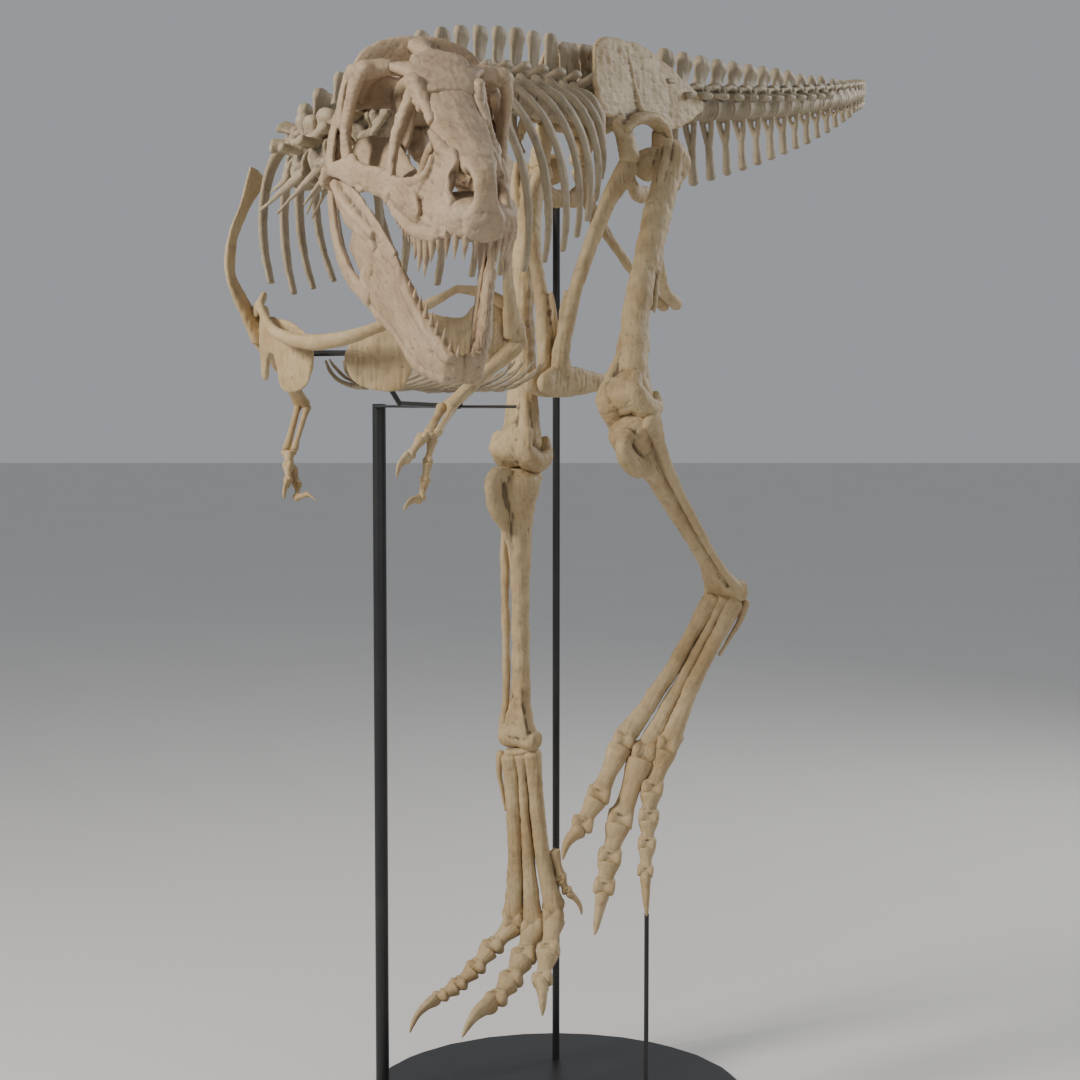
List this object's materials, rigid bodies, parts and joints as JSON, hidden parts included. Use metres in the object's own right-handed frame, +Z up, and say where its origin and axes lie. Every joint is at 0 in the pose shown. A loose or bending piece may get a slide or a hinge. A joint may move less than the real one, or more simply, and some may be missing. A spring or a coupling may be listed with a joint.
{
  "type": "mounted dinosaur skeleton",
  "caption": "Life-size tyrannosaur skeleton in a running pose with open jaws, carried above a round floor plate by slim black rods.",
  "frame": {"origin": "centre of the round floor plate's underside", "axes": "+Z up, -Y the way the trunk faces, +X the animal's left"},
  "size_m": [1.5244, 5.3636, 3.1535],
  "materials": {
    "skull_bone": "cast bone, tan to pinkish brown, dull with fine cracks",
    "limb_bone": "cast bone, golden tan, dull with darker stains",
    "trunk_bone": "cast bone, grey brown, dull",
    "stand_black": "black satin paint"
  },
  "bodies": {
    "root": {"femur_left": "limb_bone", "femur_right": "limb_bone", "forearm_left": "limb_bone", "forearm_right": "limb_bone", "furcula": "limb_bone", "gastralia": "trunk_bone", "hand_left": "limb_bone", "hand_right": "limb_bone", "humerus_left": "limb_bone", "humerus_right": "limb_bone", "ilium_left": "limb_bone", "ilium_right": "limb_bone", "ischium_left": "limb_bone", "ischium_right": "limb_bone", "jaw": "skull_bone", "metatarsus_left": "limb_bone", "metatarsus_right": "limb_bone", "neck": "trunk_bone", "pubis_left": "limb_bone", "pubis_right": "limb_bone", "sacrum": "trunk_bone", "scapula_left": "limb_bone", "scapula_right": "limb_bone", "shin_left": "limb_bone", "shin_right": "limb_bone", "skull": "skull_bone", "stand_base": "stand_black", "stand_cradle": "stand_black", "stand_post": "stand_black", "stand_rod_foot": "stand_black", "stand_rod_hip": "stand_black", "stand_yoke": "stand_black", "tail_base": "trunk_bone", "tail_middle": "trunk_bone", "tail_tip": "trunk_bone", "toe_i_left": "limb_bone", "toe_i_right": "limb_bone", "toe_ii_left": "limb_bone", "toe_ii_right": "limb_bone", "toe_iii_left": "limb_bone", "toe_iii_right": "limb_bone", "toe_iv_left": "limb_bone", "toe_iv_right": "limb_bone", "torso_left": "trunk_bone", "torso_right": "trunk_bone"}
  },
  "joints": []
}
- - -
> [Set exercise]
Print the whole listing again, exactly.

> [Solution to the exercise]
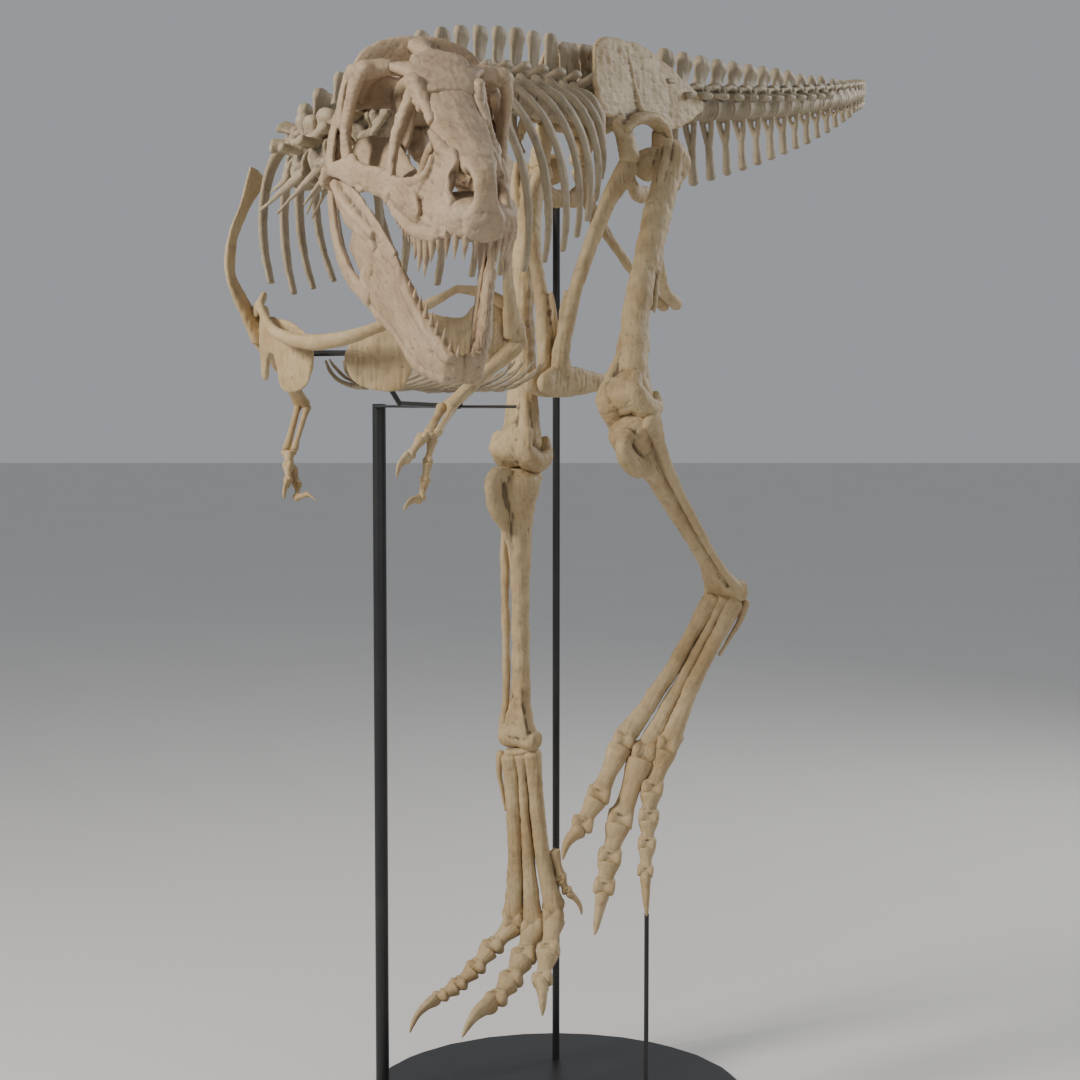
List this object's materials, rigid bodies, parts and joints as JSON, hidden parts included. Use metres in the object's own right-handed frame, +Z up, and say where its origin and axes lie. Every joint is at 0 in the pose shown. A loose or bending piece may get a slide or a hinge. A joint may move less than the real one, or more simply, and some may be missing. A spring or a coupling may be listed with a joint.
{
  "type": "mounted dinosaur skeleton",
  "caption": "Life-size tyrannosaur skeleton in a running pose with open jaws, carried above a round floor plate by slim black rods.",
  "frame": {"origin": "centre of the round floor plate's underside", "axes": "+Z up, -Y the way the trunk faces, +X the animal's left"},
  "size_m": [1.5244, 5.3636, 3.1535],
  "materials": {
    "skull_bone": "cast bone, tan to pinkish brown, dull with fine cracks",
    "limb_bone": "cast bone, golden tan, dull with darker stains",
    "trunk_bone": "cast bone, grey brown, dull",
    "stand_black": "black satin paint"
  },
  "bodies": {
    "root": {"femur_left": "limb_bone", "femur_right": "limb_bone", "forearm_left": "limb_bone", "forearm_right": "limb_bone", "furcula": "limb_bone", "gastralia": "trunk_bone", "hand_left": "limb_bone", "hand_right": "limb_bone", "humerus_left": "limb_bone", "humerus_right": "limb_bone", "ilium_left": "limb_bone", "ilium_right": "limb_bone", "ischium_left": "limb_bone", "ischium_right": "limb_bone", "jaw": "skull_bone", "metatarsus_left": "limb_bone", "metatarsus_right": "limb_bone", "neck": "trunk_bone", "pubis_left": "limb_bone", "pubis_right": "limb_bone", "sacrum": "trunk_bone", "scapula_left": "limb_bone", "scapula_right": "limb_bone", "shin_left": "limb_bone", "shin_right": "limb_bone", "skull": "skull_bone", "stand_base": "stand_black", "stand_cradle": "stand_black", "stand_post": "stand_black", "stand_rod_foot": "stand_black", "stand_rod_hip": "stand_black", "stand_yoke": "stand_black", "tail_base": "trunk_bone", "tail_middle": "trunk_bone", "tail_tip": "trunk_bone", "toe_i_left": "limb_bone", "toe_i_right": "limb_bone", "toe_ii_left": "limb_bone", "toe_ii_right": "limb_bone", "toe_iii_left": "limb_bone", "toe_iii_right": "limb_bone", "toe_iv_left": "limb_bone", "toe_iv_right": "limb_bone", "torso_left": "trunk_bone", "torso_right": "trunk_bone"}
  },
  "joints": []
}